Isaltino nada temeu. Em vez de ser evasivo ou de falar do assunto de forma contida, vimos Isaltino destravar a fundo. Fez um discurso longo e vibrante, através do qual ficámos a saber muito sobre restauração no concelho de Oeiras. Os nomes de dezenas de restaurantes e as especialidades de cada um deles. Pois se não conhecem o arroz de lavagante do Galego, deveriam conhecer. “Ainda há quem fique deslumbrado com um arroz de lavagante”, disse Isaltino. De facto as pessoas deixam-se impressionar por aquilo que não podem fazer. Mas para Isaltino é um prato do dia e não há aqui razão para alvoroços.

Havia mais: “E o Faustino? Um dos melhores cozidos do mundo”, mas também pataniscas e peixinhos da horta, peixe grelhado, marisco a preços módicos, etc. Notem que o preço é aqui uma questão importante. Isaltino faz questão de que se saiba que não tem gastos perdulários. Nada disso. Por exemplo, é verdade que bebe vinho Pêra Manca, mas é Pêra Manca branco, que custa um décimo do Pêra Manca tinto. O tal jornalista que falou apenas em Pêra Manca — criando a ilusão de que Isaltino bebia tinto não foi nada rigoroso, atenção.

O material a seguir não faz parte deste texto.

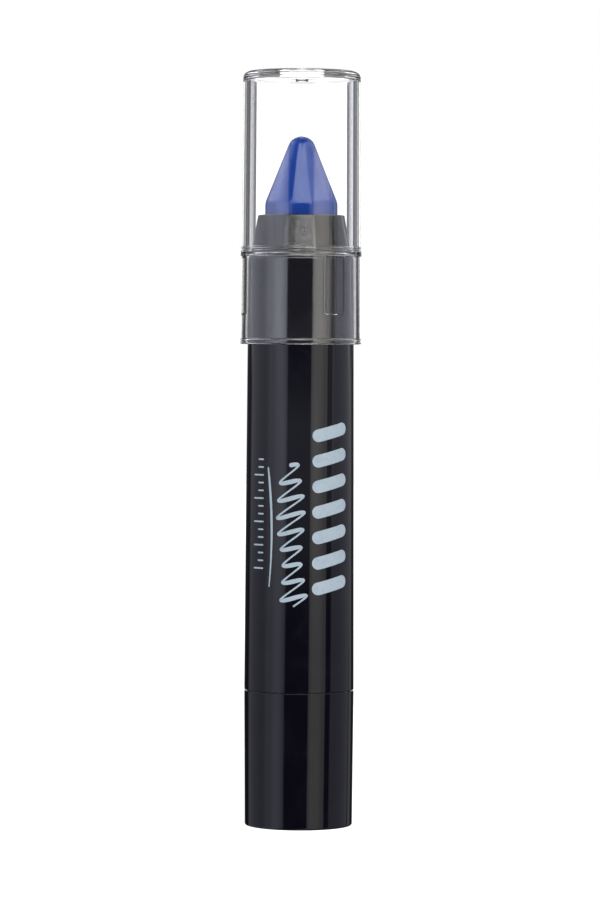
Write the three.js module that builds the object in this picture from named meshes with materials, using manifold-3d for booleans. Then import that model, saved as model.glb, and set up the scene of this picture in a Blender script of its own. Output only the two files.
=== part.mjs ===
// A twist-up crayon standing on its base. A clear overcap covers the nose and the crayon. Turning
// the base turns a coarse left-hand screw, which lifts or lowers the keyed stem under the crayon.
// Millimetres, +Z up, the origin at the middle of the base's underside.
import * as THREE from 'three';
import { mergeVertices } from 'three/addons/utils/BufferGeometryUtils.js';
import Module from 'manifold-3d';

const wasm = await Module();
wasm.setup();

// Driving dimensions. Heights are measured from the underside.
const overallLength = 120;
const shellSegments = 48;
const screwSegments = 20;
const runningGap = 0.3; // between pieces that turn or slide on each other
const pressGap = 0.1; // between round pieces that are pressed together

const housingBore = 7.4; // the bore shared by the barrel and the base
const pressRadius = housingBore - pressGap;
const turningRadius = housingBore - runningGap;

const base = { top: 21.56, footRadius: 8.6, rimRadius: 8.77, footRound: 0.35, rimRound: 0.15, floor: 1.6 };

const barrel = {
  foot: base.top + runningGap, top: 90.9, footRadius: 8.765, topRadius: 8.44, footRound: 0.15,
  shoulderRound: 0.85,
};

const nose = {
  foot: barrel.top + pressGap, top: 97.15, footRadius: 7.97, topRadius: 6.85, edgeRound: 0.25,
  plugFoot: 78, bore: 6.65, lip: 93.6, mouth: 5.95,
};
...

Este assunto do vinho Pêra Manca não é de menor importância. Através dele podemos ter uma noção da falta de noção de Isaltino. O branco custa, segundo Isaltino, cerca de 55 euros, enquanto o tinto cerca de 500 euros. Isaltino esclarece os oeirenses: é que nas suas facturas estava apenas vinho Pêra Manca branco, ou seja, um vinho banal. Não venham com moralidades, está tudo bem. Se arroz de lavagante é prato do dia, Pêra Manca é vinho da casa.

Vi muitas pessoas irritadas com Isaltino, desde logo a deputada à Assembleia Municipal, da IL, Mariana Leitão. Lamento, mas estão a bater à porta errada. Isaltino Morais cumpre o seu mandato e procede de acordo com as expectativas. A única surpresa que pode existir aqui é que diz estar a fazer um sacrifício enorme; que está farto de almoçaradas e que tenta emagrecer. Já bebe uns copinhos de água e petisca umas saladas. Se os oeirenses sabem desta singeleza ainda mudam de candidato.

Isto irrita-vos? Apontem para os oeirenses ou para a própria democracia.